Ich bin früher losgefahren, um noch das Ende der Zeugnisausgabe meiner Tochter mitzuerleben, aber es reicht nicht. Als ich in der Thaerstraße mein Auto abstelle, kommt mir Cheyenne, Hannahs Klassenkameradin, entgegen. Das Mädchen hat Tränen in den Augen. Offensichtlich bleibt Cheyenne erneut sitzen. Sie hat die erste Klasse wiederholt und wird nach drei Jahren wohl immer noch nicht in die dritte versetzt. Ich nicke ihr aufmunternd zu.

Kaum, dass ich in die Hausburgstraße einbiege, habe ich das nächste verheulte Kind vor Augen: Laurenz. Stimmt! Von dem hatte mir meine Tochter berichtet, dass er häufiger den Unterricht stört und vor die Tür muss. Dennoch bin ich ein wenig verwundert, wie rigoros die Lehrerin bereits in der zweiten Klasse aussortiert. Aber gut. Lieber sofort richtig benoten, als jeden bis zum Hochschulabschluss durchwinken. Möglicherweise hat sie auch die Anweisung vom Schulleiter, Platz zu schaffen für Wiederholer aus dem Jahrgang drüber.
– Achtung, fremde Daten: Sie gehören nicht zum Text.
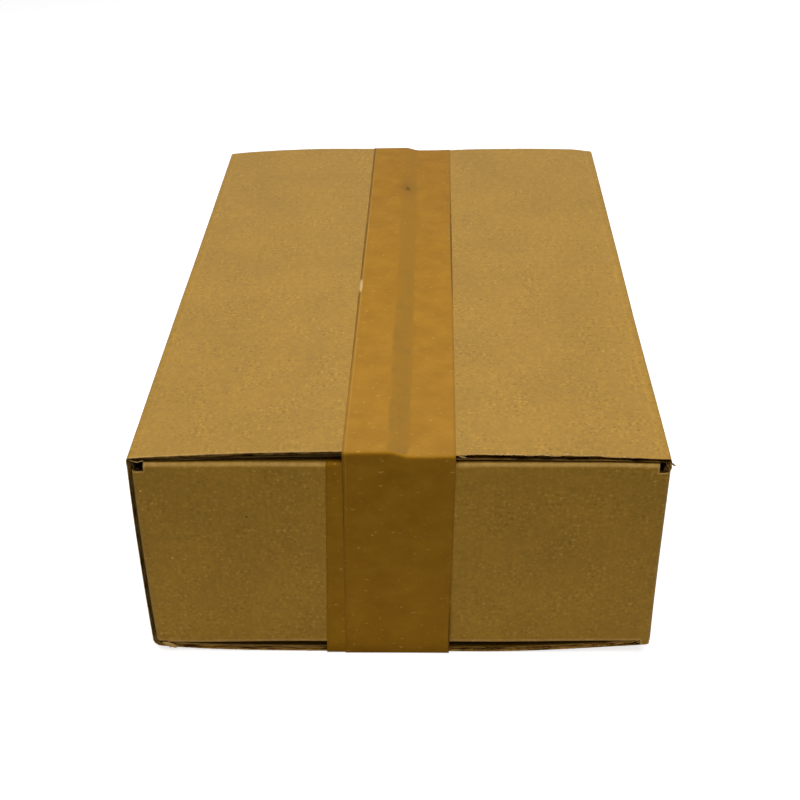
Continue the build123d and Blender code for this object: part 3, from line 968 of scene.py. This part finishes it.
tapeFinish = {
    # The dark edge lines are painted shadow of the lifted edges with adhesive grime, the pale edge lines are painted
    # highlight, the seam colour is painted shade over the step between the flaps, and the dust colour is dust with
    # painted sheen.
    "pale": "#B4801C", "deep": "#A37112", "bubble": "#C99C4C", "edgeDark": "#745000", "edgePale": "#C99A48",
    "smudge": "#6B4A14", "torn": "#DDB878", "dustAndSheen": "#DCCDB4", "seam": "#9B7019",
    "dustAndSheenShare": 0.04,          # how much of the pale colour lies on the top at the front: dust, and painted sheen
    "backShade": 0.92,      # painted shade: the film is darker towards the back
    "doubled": 0.82,        # both strips lie on each other at the two ends, so the film is deeper there
    "clouds": (70.0, 80.0),     # per metre: patches 14 mm wide and 12 mm long
    "bubbles": (330.0, 560.0),  # dashes 3 mm long and 1.8 mm wide, across the strip
    "marks": [              # centre on the strip, half size, softness, share and colour, in mm from its middle
        # edge lines: painted shadow of the lifted edges with adhesive grime, and painted highlight beside them
        ((-22.6, -20), (0.4, 225), 0.4, 0.4, "edgePale"), ((-24.0, 90), (1.4, 250), 0.45, 0.7, "edgeDark"),
        ((24.0, 33), (1.0, 76), 0.3, 0.9, "edgeDark"), ((-24.0, -195), (0.6, 26), 0.4, 0.7, "edgeDark"),
        ((24.0, -268), (0.9, 17), 0.3, 0.9, "edgeDark"), ((-1.5, 105.6), (2.3, 4.2), 0.9, 0.95, "smudge"),
        ((-1.5, 108), (9.0, 22.0), 1.0, 0.25, "smudge"), ((-23.3, -20), (1.0, 8.0), 0.3, 1.0, "torn"),
    ],
}


def tapeFilm(upper):
    # Tan polypropylene tape: smooth film over the board, half gloss, with small bubbles where it didn't take
    f = tapeFinish
    material, tree = newMaterial("tan packing tape" if upper else "tan packing tape, lower strip")
    plane = addNode(tree, "UVMap", {"uv_map": "stripPlan"}).outputs[0]
    parts = addNode(tree, "SeparateXYZ", {}, {0: plane})
    across, down = parts.outputs[0], parts.outputs[1]
    wide, dashes = (addNode(tree, "Mapping", {"Scale": (*f[name], 1.0)}, {"Vector": plane}).outputs[0]
                    for name in ("clouds", "bubbles"))
    clouds, bubbles = (
        addNode(tree, "TexNoise", {"Scale": 1.0, "Detail": detail, "Roughness": rough},
                {"Vector": source}).outputs["Fac"]
        for source, detail, rough in ((wide, 4.0, 0.6), (dashes, 1.0, 0.5)))
    wobble = addNode(tree, "Math", {"operation": "MULTIPLY_ADD", 1: 6 * mm, 2: -3 * mm}, {0: clouds})
    seamPlace = addNode(tree, "Math", {"operation": "ADD"}, {0: across, 1: wobble.outputs[0]})
    fromMiddle, fromSeam = (addNode(tree, "Math", {"operation": "ABSOLUTE"}, {0: source}).outputs[0]
                            for source in (down, seamPlace.outputs[0]))
    onEnd, onTop, backward, dustAndSheenFade, raised, broken, blotchy, seamShadeBand, front = (
        addNode(tree, "MapRange", {"interpolation_type": kind, "From Min": start, "From Max": full,
                                   "To Min": least, "To Max": most}, {"Value": source}).outputs[0]
        for source, kind, start, full, least, most in (
            (fromMiddle, "LINEAR", 168 * mm, 172 * mm, 1.0, f["doubled"]),
            (fromMiddle, "LINEAR", 170 * mm, 168 * mm, 0.0, 1.0),
            (down, "LINEAR", -60 * mm, 160 * mm, 1.0, f["backShade"]),
            (down, "LINEAR", -170 * mm, 120 * mm, f["dustAndSheenShare"], 0.0),
            (bubbles, "LINEAR", 0.67, 0.78, 0.0, 0.75),
            (clouds, "LINEAR", 0.33, 0.5, 0.2, 1.0),
            (clouds, "LINEAR", 0.38, 0.58, 0.3, 1.0),
            (fromSeam, "SMOOTHSTEP", 5.5 * mm, 3.5 * mm, 0.0, 1.0),
            (down, "SMOOTHSTEP", 150 * mm, -60 * mm, 0.4, 1.0)))

    # deeper where both strips lie on each other, and painted shade towards the back
    shade = addNode(tree, "Math", {"operation": "MULTIPLY"}, {0: onEnd, 1: backward})
    base = addNode(tree, "ValToRGB", {"tones": ((0.3, f["deep"]), (0.7, f["pale"]))}, {"Fac": clouds})
    tone = addNode(tree, "VectorMath", {"operation": "SCALE"},
                   {0: base.outputs["Color"], "Scale": shade.outputs[0]}).outputs[0]
    layers = [(raised, "bubble")]
    if upper:
        # painted shade of the band over the step between the flaps, and dust with painted sheen on the top
        masks = [("seam", seamShadeBand, (front, onTop, blotchy)), ("dustAndSheen", dustAndSheenFade, (onTop,))]
        for centre, halfSize, softness, share, colour in f["marks"]:
            mark = blob(tree, plane, centre, halfSize, softness)
            faded = addNode(tree, "Math", {"operation": "MULTIPLY", 1: share}, {0: mark})
            masks.append((colour, faded.outputs[0], (broken,) if colour == "edgeDark" else ()))
        for colour, mask, shares in masks:
            for share in shares:
                mask = addNode(tree, "Math", {"operation": "MULTIPLY"}, {0: mask, 1: share}).outputs[0]
            layers.append((mask, colour))
    tone = layOver(tree, tone, f, layers)

    height = addNode(tree, "Math", {"operation": "ADD"}, {0: clouds, 1: raised})
    bump = addNode(tree, "Bump", {"Strength": 0.35, "Distance": 0.00015}, {"Height": height.outputs[0]})
    shader = addNode(tree, "BsdfPrincipled", {"Roughness": 0.36, "IOR": 1.49, "Specular IOR Level": 0.035},
                     {"Base Color": tone, "Normal": bump.outputs[0]})
    addNode(tree, "OutputMaterial", {}, {"Surface": shader.outputs[0]})
    return material


kraft = kraftBoard()
cutBoard = cutEdge()
for piece in (carton, tornFacing):
    piece.data.materials.append(kraft)
    piece.data.materials.append(cutBoard)
topTape.data.materials.append(tapeFilm(True))
bottomTape.data.materials.append(tapeFilm(False))
print("finishes made")

for piece, node, slotName in ((carton, "carton", "kraft_board"), (topTape, "top_tape", "tape_film"),
                              (bottomTape, "bottom_tape", "tape_film")):
    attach(piece, "root")
    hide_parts(node)

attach(tornFacing, "root")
Nach wenigen Metern betrete ich den Schulhof. Da ist die eingebildete Charlotte mit ihren Eltern. Auch sie wimmert, obwohl sie laut Hannah die Klassenbeste ist. Ich verspüre Schadenfreude. Hat sie im Fach Schulgarten nur eine „Zwei“? Meine Freundin kann ich nicht fragen, weil sie dann die Bestätigung hätte, dass ich in den wichtigen Angelegenheiten nicht aufpasse. Apropos Melanie: Gerade verlässt sie das Schulgebäude. Ich winke. Sie kann meinen Gruß nicht erwidern, weil sie unsere Tochter trösten muss.

So streng muss man nun auch wieder nicht sein. „Was ist denn mit dem Zeugnis?“, erkundige ich mich. Meine Freundin beruhigt mich: „Sie weint, weil sie nächstes Jahr nicht mehr Frau Neumann als Klassenlehrerin hat.“ Irgendwas mache ich falsch. Meine Schüler haben zum Abschied noch nie geweint.